PICTURE BOOKS

MIDDLE GRADE

YOUNG ADULT

Jul 3, 2019

Politics, It’s Personal: Stirring the Epiphanic Political Awakening in Dear Rachel Maddow, Part 1

craft review by Sarah S. Davis

When readers meet Brynn Harper at the beginning of Adrienne Kisner’s Dear Rachel Maddow (2018), her life is in freefall. Dumped by Sarah, her high-achieving girlfriend, Brynn has also recently been kicked off the school paper because of poor academic progress. Meanwhile, at home, after losing her beloved older brother to drugs, Brynn is forced to live with her mother’s abusive new husband. Struggling with a learning disorder and lacking motivation, Brynn is placed with other special needs and academically challenged students whose classes are held in the school basement.
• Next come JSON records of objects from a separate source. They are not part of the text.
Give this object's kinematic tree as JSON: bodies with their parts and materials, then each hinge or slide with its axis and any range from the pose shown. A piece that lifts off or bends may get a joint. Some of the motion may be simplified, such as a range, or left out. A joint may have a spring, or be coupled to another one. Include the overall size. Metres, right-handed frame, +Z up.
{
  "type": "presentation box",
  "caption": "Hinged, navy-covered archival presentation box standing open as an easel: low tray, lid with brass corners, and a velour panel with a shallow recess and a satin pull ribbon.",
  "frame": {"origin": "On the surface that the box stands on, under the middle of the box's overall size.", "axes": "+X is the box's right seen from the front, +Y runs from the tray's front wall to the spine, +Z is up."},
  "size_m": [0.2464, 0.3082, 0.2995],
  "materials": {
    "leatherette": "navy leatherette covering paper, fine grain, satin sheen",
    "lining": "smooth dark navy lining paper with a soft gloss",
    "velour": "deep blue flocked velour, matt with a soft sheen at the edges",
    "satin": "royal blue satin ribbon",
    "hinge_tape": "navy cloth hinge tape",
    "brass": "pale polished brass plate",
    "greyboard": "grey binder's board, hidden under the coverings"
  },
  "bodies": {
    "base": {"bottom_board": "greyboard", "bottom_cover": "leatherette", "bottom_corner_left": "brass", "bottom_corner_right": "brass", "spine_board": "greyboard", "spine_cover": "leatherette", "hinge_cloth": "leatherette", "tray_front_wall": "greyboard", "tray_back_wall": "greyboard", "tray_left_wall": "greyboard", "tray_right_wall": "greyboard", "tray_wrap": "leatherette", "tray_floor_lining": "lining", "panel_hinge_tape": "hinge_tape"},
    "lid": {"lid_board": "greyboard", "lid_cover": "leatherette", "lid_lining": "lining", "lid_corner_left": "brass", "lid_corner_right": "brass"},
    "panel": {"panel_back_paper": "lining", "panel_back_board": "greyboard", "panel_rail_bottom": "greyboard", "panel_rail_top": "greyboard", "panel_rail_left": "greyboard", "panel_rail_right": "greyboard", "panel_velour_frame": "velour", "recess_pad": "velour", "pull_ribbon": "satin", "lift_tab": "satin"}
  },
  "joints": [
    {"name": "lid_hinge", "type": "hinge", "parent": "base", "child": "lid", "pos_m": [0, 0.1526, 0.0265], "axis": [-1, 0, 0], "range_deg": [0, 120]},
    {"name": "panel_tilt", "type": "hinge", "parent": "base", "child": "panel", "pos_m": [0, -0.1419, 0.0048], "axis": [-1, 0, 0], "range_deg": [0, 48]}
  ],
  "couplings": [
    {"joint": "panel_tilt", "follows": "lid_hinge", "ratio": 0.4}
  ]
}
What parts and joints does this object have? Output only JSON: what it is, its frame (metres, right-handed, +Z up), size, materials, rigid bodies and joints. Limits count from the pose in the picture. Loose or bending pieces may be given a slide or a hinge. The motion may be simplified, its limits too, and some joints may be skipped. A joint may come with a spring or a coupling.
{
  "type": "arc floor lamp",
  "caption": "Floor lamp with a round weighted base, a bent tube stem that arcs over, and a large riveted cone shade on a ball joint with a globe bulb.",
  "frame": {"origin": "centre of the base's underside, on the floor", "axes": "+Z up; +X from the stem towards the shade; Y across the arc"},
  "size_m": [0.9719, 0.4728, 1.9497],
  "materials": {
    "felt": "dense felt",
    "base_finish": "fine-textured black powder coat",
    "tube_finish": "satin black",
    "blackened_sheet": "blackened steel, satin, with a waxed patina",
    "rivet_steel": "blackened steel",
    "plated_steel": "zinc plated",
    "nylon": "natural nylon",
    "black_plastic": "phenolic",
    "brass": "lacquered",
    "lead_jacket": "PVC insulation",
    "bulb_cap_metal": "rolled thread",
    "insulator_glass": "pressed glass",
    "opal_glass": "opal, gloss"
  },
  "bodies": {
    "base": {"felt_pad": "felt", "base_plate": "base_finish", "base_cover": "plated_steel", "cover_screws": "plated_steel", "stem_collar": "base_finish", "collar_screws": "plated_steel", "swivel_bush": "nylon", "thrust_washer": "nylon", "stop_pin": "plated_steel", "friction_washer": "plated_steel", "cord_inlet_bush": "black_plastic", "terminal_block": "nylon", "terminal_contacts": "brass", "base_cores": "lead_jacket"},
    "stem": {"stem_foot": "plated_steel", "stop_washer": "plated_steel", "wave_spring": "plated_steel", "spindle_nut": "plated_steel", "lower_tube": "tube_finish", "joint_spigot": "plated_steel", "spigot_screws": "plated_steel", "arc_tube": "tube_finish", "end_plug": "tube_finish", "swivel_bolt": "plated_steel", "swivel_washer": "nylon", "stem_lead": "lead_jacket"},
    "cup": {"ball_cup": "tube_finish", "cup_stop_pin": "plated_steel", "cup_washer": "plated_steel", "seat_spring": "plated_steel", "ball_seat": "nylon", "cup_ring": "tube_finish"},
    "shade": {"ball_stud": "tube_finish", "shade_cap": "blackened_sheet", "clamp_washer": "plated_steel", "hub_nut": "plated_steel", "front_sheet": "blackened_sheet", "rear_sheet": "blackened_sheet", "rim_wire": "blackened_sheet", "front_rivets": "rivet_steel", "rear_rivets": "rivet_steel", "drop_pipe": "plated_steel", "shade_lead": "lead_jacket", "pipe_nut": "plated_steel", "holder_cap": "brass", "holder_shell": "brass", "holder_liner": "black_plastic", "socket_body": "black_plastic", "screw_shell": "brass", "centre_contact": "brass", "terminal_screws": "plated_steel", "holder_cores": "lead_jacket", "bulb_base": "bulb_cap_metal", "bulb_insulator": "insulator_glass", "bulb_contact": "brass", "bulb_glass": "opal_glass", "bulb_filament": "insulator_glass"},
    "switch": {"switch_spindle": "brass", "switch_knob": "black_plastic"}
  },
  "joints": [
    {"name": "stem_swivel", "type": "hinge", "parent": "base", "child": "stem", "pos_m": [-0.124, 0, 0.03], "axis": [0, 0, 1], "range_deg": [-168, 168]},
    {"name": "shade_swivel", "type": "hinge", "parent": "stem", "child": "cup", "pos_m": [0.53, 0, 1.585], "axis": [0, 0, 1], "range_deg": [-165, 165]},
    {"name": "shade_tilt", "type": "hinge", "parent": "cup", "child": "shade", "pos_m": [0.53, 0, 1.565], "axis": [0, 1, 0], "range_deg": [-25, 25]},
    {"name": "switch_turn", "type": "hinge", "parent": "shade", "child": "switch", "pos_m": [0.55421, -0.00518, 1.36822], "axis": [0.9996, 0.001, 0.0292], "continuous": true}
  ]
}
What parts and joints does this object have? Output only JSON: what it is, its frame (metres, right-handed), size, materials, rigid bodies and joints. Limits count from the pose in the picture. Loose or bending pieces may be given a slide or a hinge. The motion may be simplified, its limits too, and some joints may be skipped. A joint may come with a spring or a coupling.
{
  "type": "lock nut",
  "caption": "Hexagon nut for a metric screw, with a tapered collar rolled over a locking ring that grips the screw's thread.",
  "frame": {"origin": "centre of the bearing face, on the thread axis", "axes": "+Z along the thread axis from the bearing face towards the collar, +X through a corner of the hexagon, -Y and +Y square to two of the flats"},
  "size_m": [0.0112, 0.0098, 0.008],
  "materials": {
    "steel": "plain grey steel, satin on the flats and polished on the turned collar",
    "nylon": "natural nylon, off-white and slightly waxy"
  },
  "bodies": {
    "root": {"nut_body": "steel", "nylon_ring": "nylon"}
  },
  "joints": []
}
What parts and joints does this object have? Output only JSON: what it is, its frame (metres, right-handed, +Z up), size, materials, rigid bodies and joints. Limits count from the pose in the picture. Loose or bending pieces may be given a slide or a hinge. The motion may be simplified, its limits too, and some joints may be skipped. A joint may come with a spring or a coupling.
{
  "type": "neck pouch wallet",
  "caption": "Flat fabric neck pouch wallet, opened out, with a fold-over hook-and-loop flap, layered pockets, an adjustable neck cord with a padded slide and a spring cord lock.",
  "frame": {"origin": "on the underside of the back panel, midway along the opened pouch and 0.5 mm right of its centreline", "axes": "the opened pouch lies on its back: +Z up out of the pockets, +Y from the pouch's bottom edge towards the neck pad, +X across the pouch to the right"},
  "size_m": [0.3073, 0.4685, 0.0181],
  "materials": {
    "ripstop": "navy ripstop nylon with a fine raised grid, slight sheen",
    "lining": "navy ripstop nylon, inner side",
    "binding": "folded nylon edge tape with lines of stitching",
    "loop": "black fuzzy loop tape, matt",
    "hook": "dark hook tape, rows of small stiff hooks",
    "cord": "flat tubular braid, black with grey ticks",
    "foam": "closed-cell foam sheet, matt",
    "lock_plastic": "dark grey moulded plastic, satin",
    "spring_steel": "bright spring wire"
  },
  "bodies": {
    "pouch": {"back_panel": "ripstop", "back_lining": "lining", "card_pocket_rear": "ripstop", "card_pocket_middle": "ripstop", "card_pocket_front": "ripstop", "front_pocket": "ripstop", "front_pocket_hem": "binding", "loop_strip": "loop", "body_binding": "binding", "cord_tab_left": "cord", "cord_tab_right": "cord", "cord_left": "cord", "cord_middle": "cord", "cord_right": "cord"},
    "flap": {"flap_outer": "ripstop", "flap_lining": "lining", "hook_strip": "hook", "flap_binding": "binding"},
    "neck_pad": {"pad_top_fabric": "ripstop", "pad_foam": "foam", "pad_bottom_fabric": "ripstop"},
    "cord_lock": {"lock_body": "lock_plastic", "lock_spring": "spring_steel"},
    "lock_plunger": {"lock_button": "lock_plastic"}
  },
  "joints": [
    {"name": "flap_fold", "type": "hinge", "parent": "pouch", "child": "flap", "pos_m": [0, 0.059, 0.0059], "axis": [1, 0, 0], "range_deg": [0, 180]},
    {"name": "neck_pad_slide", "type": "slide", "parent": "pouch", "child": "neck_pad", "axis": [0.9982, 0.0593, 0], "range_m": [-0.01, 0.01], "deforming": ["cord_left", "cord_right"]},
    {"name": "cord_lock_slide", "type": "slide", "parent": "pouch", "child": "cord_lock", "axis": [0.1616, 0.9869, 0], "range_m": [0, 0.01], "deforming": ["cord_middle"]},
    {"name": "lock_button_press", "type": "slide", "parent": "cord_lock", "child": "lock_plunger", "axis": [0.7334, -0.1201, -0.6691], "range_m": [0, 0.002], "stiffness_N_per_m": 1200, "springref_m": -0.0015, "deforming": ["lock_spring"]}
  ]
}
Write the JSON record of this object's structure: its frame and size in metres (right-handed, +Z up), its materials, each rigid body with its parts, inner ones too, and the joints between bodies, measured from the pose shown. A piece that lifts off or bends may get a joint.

In a potentially lame assignment, Brynn’s Applied English teacher, Mr. Grimm, asks her to write to a celebrity hero. Brynn chooses MSNBC anchor Rachel Maddow, both because Sarah is a big fan and because Maddow’s show angers her mom. As she writes to Maddow,

. . . I turned on your show and Mom totally freaked out to see me watching you. Apparently your liberal and leftist views don’t sit well with her. Mom spat out the words like she was talking about my dad, so I knew she meant it. That made you my celebrity hero.” (1)

However, watching Maddow’s show, and writing increasingly more confessional emails that she saves in drafts, provides some much-needed consistency for Brynn.

While choosing Maddow might have started as a way to impress her ex-girlfriend and annoy her mother, Brynn gradually internalizes Maddow’s fearless critique of corrupt power and challenge to the establishment as she herself gets drawn into school politics in two elections. For Brynn, what starts out as external politics becomes personal.

Shaping Brynn’s Unlikely Epiphany

Student government is an abstract concept for Brynn and her Blue Room peers, something that does not touch their lives, something reserved for the preppy and powerful. The honors students will run and win so they can put it on their college applications as they always have year after year, and nothing will really change. After all, wealthy elitist and frontrunner Adam coasts on a platform of giving more resources to the honors kids, not taking them away from the special education students. Adam’s win would continue a long tradition that Brynn and her peers are used to: the wealthy and connected hold positions of power while those who struggle against academic and personal challenges remain voiceless.

Beyond the classroom, the American government Brynn sees on Maddow’s show often follows a similar narrative of institutionalized inevitability. However, rather than buy into the system like she’s supposed to, a newly empowered, Maddow-watching Brynn begins to question the status quo. By watching her new hero, Brynn begins to believe that an individual can make an impact even in the most hopeless of contests: no fight is lost until it’s been fought. Maddow helps Brynn believe in fighting for your voice to be heard, whether by casting a vote or even putting your own name on the ballot, as Brynn eventually and reluctantly does.

It’s important to note how Kisner shapes Brynn’s epiphany that she is the best person to run first for a spot in the superintendent selection committee and later for student body president. Like Brynn’s classmates and friends, the reader can sense early on that she would be an excellent representative. Brynn is generous, smart, and quick-witted, with a bit of an edge to her that means she can be unpredictable, a bit of a wild card. She is protective of her fellow Blue Room students, in particular her friend and tutor, Lacey.

But it’s not enough that the reader sees why Brynn would make a great representative for her school. In order to make Brynn’s epiphany satisfying and authentic, she has to arrive at it herself. To get her there, Kisner throws plenty of internal conflict at Brynn so the epiphany isn’t easy, but rightfully earned. The biggest obstacles keeping Brynn from throwing her name in the running are rooted in her mind. Brynn holds on to a set of core beliefs—a concept I’ve adapted here from cognitive behavioral psychology—that inform her every action, that she is damaged, worthless, and above all, stupid.

When her friend and future girlfriend Michaela tells Brynn she should run, Brynn responds,

“There’s no way anyone would elect me. I’m a nobody. A blue room nobody at that. And I’m not like a genius candidate like Lacey or anything.” (72)

Michaela dismisses Brynn’s conception of herself as stupid by replying,

“You are smarter than you let on . . . . And intelligence has nothing to do with why any of you are down there and you know it.” (73)

Still Brynn resists, and reveals that “I don’t really give a shit about me, either” (74). In Brynn’s mind, she is already a loser and everyone knows it, so why lose at one more thing, and in such a public way?

If Brynn were to enter the election, she would be putting more than just her positions on the ballot; she’d be putting Brynn Harper on the ballot, too. Every vote against Brynn would make her confront the familiar feeling of rejection all over again. The near-certain defeat would be a resounding validation of her conviction that she is, at heart, a loser.